Perhaps the most important of the many challenges to the GDP measurement goes back more than 4½ decades when US presidential candidate, Robert Kennedy challenged it as “measuring everything except that which is worthwhile.” This raises the question what other “worthwhile” activities should be measured and how should they be interpreted?
It will be something of a contradiction to the theme, if I attempt a list of important national indicators, similar to the quarterly, monthly, weekly or daily indicators which I dealt with previously. Ultimately no indicator or statistic can be seen in isolation. We can expect much of that in the run up to the elections to support either the “good story” or the “bad story”. Virtually any indicator or statistic can be used or misused to support a particular argument, sometimes out of pure mischief or opportunism. Some of those more vulnerable to abuse are the Gini-coefficient reflecting inequality and the Consumer Price index measuring inflation.

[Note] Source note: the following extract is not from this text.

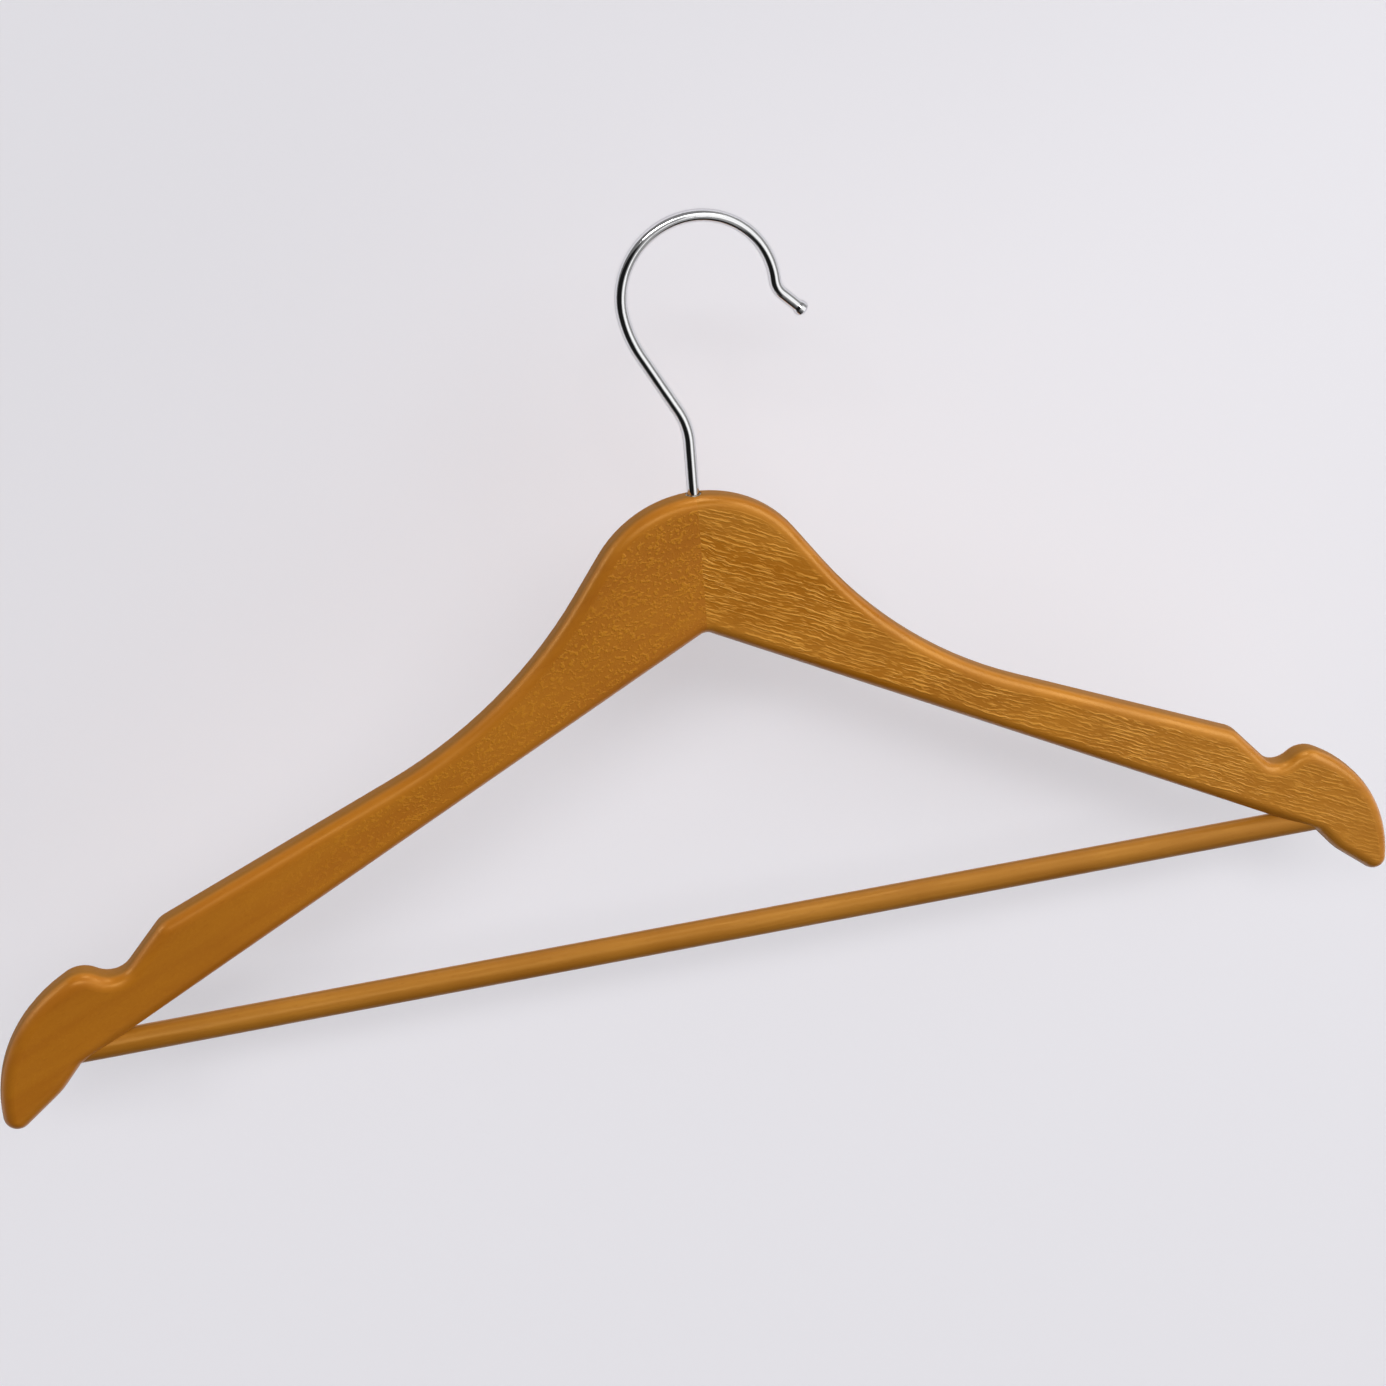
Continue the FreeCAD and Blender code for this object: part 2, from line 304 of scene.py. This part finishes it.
# ---------------------------------------------------------------- finishes
@dataclass(frozen=True)
class Grain:
    """Raised grain of one piece.

    The fall is the grain's slope in degrees. A ridge has a length, depth and width, a height over
    the face and a contrast with it, and long streaks repeat at the pitch. The face and the edge lie
    at their depths from the middle plane. Along X, the ridges fade out over a range.
    """

    figure: Figure
    fall: float
    ridge: Extent
    height: float
    contrast: float
    face_depth: float
    edge_depth: Span
    fade: Span
    pitch: float = 0.0
    worn_height: float = 0.15
    face_start: float = 0.985
    drift: Swing = Swing((0.03, 0.011, 0.011), 0.004, shift=0.7)
    wobble: Swing = Swing((0.0030, 0.0016, 0.0016), 0.0010, shift=1.3)
    crest: Span = (-0.1, 0.9)
    unbroken: Span = (0.41, 0.58)
    short: Span = (0.50, 0.68)
    short_size: Span = (0.45, 0.5)
    short_height: float = 0.65
    fleck: Span = (0.48, 0.68)
    patches: Patches = Patches((0.022, 0.022, 0.016), 0.3, 0.62, (0.6, 1.0), detail=1.0, shift=0.5)

    def follow(self, graph: Graph, place: Socket) -> Socket:
        """Turn a position along the grain, whose lines bend a little to and fro.

        Args:
            graph: The material's graph.
            place: Position on the hanger.

        Returns:
            The position along and across the grain.
        """
        turn = (0.0, math.radians(self.fall), 0.0)
        turned = graph.add("ShaderNodeMapping", {"Vector": place, "Rotation": turn}, vector_type="TEXTURE")
        straight = turned.outputs[0]
        bend = graph.math("ADD", self.drift.read(graph, straight), self.wobble.read(graph, straight))
        across = graph.add("ShaderNodeCombineXYZ", {"Z": bend}).outputs[0]
        return graph.add("ShaderNodeVectorMath", {0: straight, 1: across}, operation="ADD").outputs[0]

    def streaks(self, graph: Graph, grain: Socket) -> Socket:
        """Long ridges side by side, broken off here and there, with short ones between.

        Args:
            graph: The material's graph.
            grain: Position along and across the grain.

        Returns:
            Their height from 0 to 1.
        """
        length, depth, width = self.ridge
        shorter, narrower = self.short_size
        turns = graph.math("MULTIPLY", graph.along(grain, Axis.Z), math.tau / self.pitch)
        crest = graph.spread(graph.math("SINE", turns), *self.crest)
        unbroken = Patches(self.ridge, *self.unbroken, shift=0.2).read(graph, grain)
        short_ridge = (shorter * length, depth, narrower * width)
        short = Patches(short_ridge, *self.short, (0.0, self.short_height), shift=0.6).read(graph, grain)
        return graph.math("MAXIMUM", graph.math("MULTIPLY", crest, unbroken), short)

    def flecks(self, graph: Graph, grain: Socket) -> Socket:
        """Separate ridges scattered over the piece.

        Args:
            graph: The material's graph.
            grain: Position along and across the grain.

        Returns:
            Their height from 0 to 1.
        """
        return Patches(self.ridge, *self.fleck, detail=1.0).read(graph, grain)

    def ridges(self, graph: Graph, grain: Socket, place: Socket) -> Socket:
        """Height of the raised grain from 0 to 1, none on the rounded edges and less where it is worn.

        Args:
            graph: The material's graph.
            grain: Position along and across the grain.
            place: Position on the hanger.

        Returns:
            The height's socket.
        """
        raise_grain = self.streaks if self.figure is Figure.STREAKED else self.flecks
        height = graph.math("MULTIPLY", raise_grain(graph, grain), self.patches.read(graph, place))
        face_start = self.face_start * self.face_depth
        on_face = graph.spread(graph.offset(place, Axis.Y), face_start, self.face_depth)
        worn = graph.spread(graph.offset(place, Axis.X), *self.fade, (1.0, self.worn_height))
        return graph.math("MULTIPLY", height, graph.math("MULTIPLY", on_face, worn))

    def edge(self, graph: Graph, place: Socket) -> Socket:
        """How far a point is over the rounded edge, where a darker colour is painted as shade and the
        lacquer is duller.

        Args:
            graph: The material's graph.
            place: Position on the hanger.

        Returns:
            A share from 0 on the face to 1 in the middle of the board's edge.
        """
        return graph.spread(graph.offset(place, Axis.Y), *self.edge_depth, (1.0, 0.0))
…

At the very least, most of the important measurements that are trotted out regularly should be accompanied by disclaimers that draw attention to other metrics in the background. Here, I would include the UN’s Human Development index which covers life expectancy, education, and income; the WEF’s annual Global Competitiveness report; the Gini-coefficient because of its growing importance as an issue of our time; national debt and inflation. Of course there are many others that may be more relevant to another specific measurement or statistic being focused on.
But the above relate to specific long established criteria of what makes for a winning nation: having an external focus and developing people. These are far more the outcome of a national attitude, willingness and behaviour than they are of policies, institutions and measurements.